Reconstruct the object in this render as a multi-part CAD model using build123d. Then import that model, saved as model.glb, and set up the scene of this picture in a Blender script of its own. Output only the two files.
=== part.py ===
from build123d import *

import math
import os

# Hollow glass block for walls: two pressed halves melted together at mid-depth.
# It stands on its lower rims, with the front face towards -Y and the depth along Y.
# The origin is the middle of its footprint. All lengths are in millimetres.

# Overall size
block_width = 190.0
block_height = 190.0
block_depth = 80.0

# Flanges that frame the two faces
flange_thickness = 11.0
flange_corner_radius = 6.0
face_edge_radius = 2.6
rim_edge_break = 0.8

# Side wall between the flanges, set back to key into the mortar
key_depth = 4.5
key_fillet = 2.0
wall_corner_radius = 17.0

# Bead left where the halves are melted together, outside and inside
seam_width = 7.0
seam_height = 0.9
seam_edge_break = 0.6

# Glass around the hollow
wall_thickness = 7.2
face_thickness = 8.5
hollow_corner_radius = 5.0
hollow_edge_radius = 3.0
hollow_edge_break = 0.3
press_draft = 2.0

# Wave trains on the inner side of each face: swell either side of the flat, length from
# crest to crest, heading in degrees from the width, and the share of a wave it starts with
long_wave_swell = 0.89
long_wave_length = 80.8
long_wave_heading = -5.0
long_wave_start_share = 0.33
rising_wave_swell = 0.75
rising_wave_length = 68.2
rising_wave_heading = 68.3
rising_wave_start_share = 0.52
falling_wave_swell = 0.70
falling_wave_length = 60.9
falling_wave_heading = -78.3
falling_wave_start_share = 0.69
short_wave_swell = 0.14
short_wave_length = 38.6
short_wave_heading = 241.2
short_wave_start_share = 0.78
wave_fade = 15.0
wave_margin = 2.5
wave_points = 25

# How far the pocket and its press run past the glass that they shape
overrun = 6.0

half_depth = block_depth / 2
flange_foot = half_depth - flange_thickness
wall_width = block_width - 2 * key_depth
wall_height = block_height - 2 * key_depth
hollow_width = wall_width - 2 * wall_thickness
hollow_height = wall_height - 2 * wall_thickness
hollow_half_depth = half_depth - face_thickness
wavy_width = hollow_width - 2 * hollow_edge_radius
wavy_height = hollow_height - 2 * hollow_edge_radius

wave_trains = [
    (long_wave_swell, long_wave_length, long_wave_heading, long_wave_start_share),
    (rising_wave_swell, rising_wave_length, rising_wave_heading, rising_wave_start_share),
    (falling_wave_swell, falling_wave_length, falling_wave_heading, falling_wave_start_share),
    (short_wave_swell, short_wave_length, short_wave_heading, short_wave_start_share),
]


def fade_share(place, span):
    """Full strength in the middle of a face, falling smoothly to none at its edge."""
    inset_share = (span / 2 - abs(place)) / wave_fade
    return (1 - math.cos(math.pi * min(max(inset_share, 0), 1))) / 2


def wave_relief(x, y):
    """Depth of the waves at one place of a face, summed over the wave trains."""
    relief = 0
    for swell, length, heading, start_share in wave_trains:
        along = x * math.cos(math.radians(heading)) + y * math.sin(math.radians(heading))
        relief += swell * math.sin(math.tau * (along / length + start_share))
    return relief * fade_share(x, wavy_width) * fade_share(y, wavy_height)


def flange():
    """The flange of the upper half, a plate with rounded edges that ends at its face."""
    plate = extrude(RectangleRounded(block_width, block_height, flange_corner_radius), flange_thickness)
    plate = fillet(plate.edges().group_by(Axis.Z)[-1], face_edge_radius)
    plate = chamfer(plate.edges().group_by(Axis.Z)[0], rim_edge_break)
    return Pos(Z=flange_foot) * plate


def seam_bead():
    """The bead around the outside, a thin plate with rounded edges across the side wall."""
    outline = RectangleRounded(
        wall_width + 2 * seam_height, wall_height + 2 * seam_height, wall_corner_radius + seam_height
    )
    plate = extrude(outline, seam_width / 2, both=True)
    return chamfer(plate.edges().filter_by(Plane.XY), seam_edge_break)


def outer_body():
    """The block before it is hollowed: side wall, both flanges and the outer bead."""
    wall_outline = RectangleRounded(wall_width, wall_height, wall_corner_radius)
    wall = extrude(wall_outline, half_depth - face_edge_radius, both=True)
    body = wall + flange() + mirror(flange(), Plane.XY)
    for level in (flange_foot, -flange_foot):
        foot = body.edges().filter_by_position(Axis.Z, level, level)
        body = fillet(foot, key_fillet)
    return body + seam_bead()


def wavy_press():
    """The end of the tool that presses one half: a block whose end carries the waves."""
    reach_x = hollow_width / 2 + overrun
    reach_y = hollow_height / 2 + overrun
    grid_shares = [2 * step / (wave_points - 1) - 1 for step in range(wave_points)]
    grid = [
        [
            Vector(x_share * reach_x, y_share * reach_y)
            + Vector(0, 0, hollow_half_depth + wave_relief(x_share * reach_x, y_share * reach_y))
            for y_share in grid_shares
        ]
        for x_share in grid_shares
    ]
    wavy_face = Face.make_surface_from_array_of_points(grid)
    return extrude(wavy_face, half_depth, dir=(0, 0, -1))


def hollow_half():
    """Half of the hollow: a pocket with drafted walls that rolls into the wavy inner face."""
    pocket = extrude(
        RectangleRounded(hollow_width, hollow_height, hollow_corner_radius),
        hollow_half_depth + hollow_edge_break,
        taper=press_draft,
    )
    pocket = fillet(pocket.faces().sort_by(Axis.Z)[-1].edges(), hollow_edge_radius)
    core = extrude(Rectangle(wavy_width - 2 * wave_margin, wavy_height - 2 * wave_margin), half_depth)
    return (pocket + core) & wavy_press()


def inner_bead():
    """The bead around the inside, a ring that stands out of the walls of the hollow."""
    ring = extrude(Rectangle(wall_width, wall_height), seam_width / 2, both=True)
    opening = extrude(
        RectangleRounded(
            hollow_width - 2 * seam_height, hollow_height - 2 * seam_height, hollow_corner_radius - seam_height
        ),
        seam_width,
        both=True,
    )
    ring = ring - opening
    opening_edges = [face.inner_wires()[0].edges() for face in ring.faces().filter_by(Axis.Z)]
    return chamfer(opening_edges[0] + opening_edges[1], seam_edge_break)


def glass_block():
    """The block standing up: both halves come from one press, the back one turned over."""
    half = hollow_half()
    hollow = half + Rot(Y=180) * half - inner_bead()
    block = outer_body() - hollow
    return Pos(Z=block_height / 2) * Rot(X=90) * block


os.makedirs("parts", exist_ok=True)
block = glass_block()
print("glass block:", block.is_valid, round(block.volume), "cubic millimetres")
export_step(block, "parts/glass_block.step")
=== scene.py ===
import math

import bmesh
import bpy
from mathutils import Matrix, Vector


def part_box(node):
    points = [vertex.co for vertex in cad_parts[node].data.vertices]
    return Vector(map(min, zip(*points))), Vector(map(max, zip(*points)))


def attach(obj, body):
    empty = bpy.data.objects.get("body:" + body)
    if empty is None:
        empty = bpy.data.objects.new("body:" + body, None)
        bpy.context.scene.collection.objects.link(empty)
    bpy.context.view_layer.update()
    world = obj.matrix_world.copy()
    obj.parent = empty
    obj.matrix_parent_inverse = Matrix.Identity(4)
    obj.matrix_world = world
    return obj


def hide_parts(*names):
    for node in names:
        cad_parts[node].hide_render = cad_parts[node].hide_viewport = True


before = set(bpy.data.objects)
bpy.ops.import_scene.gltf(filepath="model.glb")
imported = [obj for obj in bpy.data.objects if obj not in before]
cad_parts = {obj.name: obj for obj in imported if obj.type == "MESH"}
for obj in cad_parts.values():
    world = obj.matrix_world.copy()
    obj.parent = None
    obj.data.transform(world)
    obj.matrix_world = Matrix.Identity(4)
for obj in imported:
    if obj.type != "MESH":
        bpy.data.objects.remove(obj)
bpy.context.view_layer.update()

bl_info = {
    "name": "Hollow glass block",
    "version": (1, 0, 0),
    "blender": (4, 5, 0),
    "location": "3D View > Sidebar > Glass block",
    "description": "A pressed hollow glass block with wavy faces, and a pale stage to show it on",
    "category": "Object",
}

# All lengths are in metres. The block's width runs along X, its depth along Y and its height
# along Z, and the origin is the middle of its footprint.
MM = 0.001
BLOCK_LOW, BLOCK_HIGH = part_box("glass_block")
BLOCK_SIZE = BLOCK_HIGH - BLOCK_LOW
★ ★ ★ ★
Between the line containing "cad_parts[node].hide_render = cad_parts[node].hide_viewport" and the line containing "obj.data.transform(world)" lies the part to return. Return it exactly, counting both of those lines.

        cad_parts[node].hide_render = cad_parts[node].hide_viewport = True


before = set(bpy.data.objects)
bpy.ops.import_scene.gltf(filepath="model.glb")
imported = [obj for obj in bpy.data.objects if obj not in before]
cad_parts = {obj.name: obj for obj in imported if obj.type == "MESH"}
for obj in cad_parts.values():
    world = obj.matrix_world.copy()
    obj.parent = None
    obj.data.transform(world)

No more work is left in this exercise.